[Material to process start]
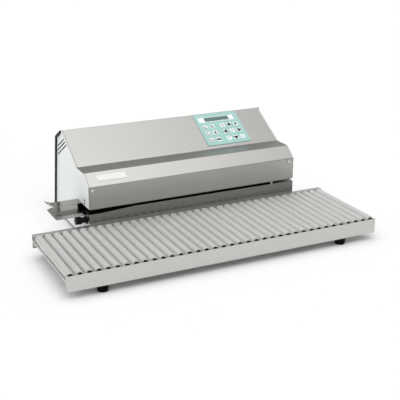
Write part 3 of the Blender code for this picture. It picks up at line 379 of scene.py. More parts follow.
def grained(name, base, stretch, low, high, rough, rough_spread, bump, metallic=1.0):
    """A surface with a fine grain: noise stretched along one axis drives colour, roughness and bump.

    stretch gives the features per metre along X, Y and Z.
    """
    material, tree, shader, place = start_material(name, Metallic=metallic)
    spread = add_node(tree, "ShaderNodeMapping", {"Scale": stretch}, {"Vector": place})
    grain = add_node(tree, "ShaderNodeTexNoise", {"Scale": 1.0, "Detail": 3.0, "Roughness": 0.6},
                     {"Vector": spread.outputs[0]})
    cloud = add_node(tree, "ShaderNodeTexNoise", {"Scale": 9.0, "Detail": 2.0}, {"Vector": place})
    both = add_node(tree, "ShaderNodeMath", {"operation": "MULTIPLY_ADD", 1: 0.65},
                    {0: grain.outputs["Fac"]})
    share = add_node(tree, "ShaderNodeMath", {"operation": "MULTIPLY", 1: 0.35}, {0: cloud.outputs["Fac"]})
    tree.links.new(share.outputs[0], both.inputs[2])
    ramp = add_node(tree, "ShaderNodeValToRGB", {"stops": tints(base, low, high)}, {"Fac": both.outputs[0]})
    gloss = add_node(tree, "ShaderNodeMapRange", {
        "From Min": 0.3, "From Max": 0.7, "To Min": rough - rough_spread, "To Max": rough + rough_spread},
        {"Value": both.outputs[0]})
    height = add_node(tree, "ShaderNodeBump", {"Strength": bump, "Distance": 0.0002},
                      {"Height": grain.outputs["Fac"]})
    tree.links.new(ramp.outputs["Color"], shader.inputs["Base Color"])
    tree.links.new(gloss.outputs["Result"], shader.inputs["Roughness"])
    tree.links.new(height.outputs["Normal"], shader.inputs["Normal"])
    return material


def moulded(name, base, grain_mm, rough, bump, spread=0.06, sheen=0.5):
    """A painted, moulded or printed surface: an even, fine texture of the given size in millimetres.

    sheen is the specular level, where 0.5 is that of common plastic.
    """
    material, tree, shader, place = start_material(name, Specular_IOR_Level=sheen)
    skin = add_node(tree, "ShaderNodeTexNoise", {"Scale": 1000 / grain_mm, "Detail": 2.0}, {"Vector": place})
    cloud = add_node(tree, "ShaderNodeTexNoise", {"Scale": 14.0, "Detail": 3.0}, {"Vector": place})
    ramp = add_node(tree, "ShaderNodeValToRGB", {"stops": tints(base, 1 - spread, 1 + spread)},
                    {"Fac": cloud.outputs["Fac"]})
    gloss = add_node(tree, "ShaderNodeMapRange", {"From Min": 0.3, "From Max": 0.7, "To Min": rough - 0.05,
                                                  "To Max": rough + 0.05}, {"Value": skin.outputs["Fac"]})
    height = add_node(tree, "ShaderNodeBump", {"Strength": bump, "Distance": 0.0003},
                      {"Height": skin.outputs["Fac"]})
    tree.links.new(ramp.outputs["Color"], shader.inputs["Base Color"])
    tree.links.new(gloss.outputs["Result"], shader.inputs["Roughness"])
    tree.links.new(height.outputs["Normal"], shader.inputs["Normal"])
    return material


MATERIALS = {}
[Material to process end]
[Material to process start]
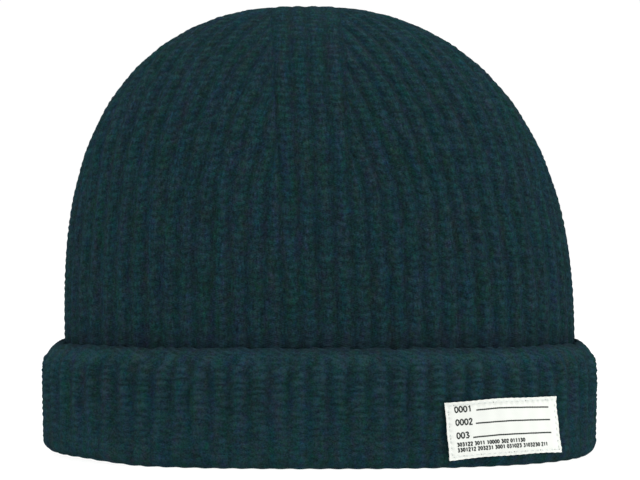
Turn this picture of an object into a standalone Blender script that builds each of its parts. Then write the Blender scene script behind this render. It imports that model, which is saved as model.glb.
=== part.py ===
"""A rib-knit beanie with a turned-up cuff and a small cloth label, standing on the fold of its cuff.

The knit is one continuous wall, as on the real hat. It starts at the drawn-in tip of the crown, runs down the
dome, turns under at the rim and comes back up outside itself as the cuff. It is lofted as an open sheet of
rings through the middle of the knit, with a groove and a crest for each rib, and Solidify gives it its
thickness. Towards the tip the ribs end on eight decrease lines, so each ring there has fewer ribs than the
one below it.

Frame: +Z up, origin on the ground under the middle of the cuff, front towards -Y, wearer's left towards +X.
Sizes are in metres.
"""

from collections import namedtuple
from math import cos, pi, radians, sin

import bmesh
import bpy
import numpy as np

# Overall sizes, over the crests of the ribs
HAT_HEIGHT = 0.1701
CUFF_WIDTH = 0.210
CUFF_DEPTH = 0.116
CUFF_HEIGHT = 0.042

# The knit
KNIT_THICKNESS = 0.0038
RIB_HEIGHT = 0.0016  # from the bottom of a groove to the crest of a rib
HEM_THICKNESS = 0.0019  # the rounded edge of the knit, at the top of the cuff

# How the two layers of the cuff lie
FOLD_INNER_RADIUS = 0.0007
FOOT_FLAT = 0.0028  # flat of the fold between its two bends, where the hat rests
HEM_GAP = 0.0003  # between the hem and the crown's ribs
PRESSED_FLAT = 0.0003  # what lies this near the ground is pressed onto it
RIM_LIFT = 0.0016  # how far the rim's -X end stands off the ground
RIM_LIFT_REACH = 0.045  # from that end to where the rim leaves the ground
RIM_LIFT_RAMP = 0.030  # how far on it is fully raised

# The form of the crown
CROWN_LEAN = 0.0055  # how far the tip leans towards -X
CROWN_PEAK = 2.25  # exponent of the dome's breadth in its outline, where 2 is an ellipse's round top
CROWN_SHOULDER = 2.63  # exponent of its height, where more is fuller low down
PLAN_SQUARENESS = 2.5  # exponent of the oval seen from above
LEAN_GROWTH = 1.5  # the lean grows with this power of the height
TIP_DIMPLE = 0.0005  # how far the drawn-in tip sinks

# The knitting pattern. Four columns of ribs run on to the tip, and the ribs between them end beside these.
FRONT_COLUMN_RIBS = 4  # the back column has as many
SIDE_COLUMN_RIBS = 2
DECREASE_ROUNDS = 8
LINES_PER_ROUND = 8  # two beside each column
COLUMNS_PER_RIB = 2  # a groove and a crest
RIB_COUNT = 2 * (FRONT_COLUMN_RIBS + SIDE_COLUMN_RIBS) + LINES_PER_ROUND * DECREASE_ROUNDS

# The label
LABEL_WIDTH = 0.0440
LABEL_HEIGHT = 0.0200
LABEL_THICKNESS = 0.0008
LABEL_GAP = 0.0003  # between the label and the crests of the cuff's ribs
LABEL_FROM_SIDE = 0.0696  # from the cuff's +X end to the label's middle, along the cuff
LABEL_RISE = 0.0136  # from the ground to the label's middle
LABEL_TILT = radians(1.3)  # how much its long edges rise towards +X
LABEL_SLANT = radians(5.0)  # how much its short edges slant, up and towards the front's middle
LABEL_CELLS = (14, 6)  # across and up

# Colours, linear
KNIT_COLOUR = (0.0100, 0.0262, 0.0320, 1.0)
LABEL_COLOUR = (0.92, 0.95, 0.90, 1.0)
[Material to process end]
What to work on: Output the section opening with the line that has "Write part 3" and closing with the line that has "roughness and bump.". Keep both end lines and leave out the rest.

Response below:
Write part 3 of the Blender code for this picture. It picks up at line 379 of scene.py. More parts follow.
def grained(name, base, stretch, low, high, rough, rough_spread, bump, metallic=1.0):
    """A surface with a fine grain: noise stretched along one axis drives colour, roughness and bump.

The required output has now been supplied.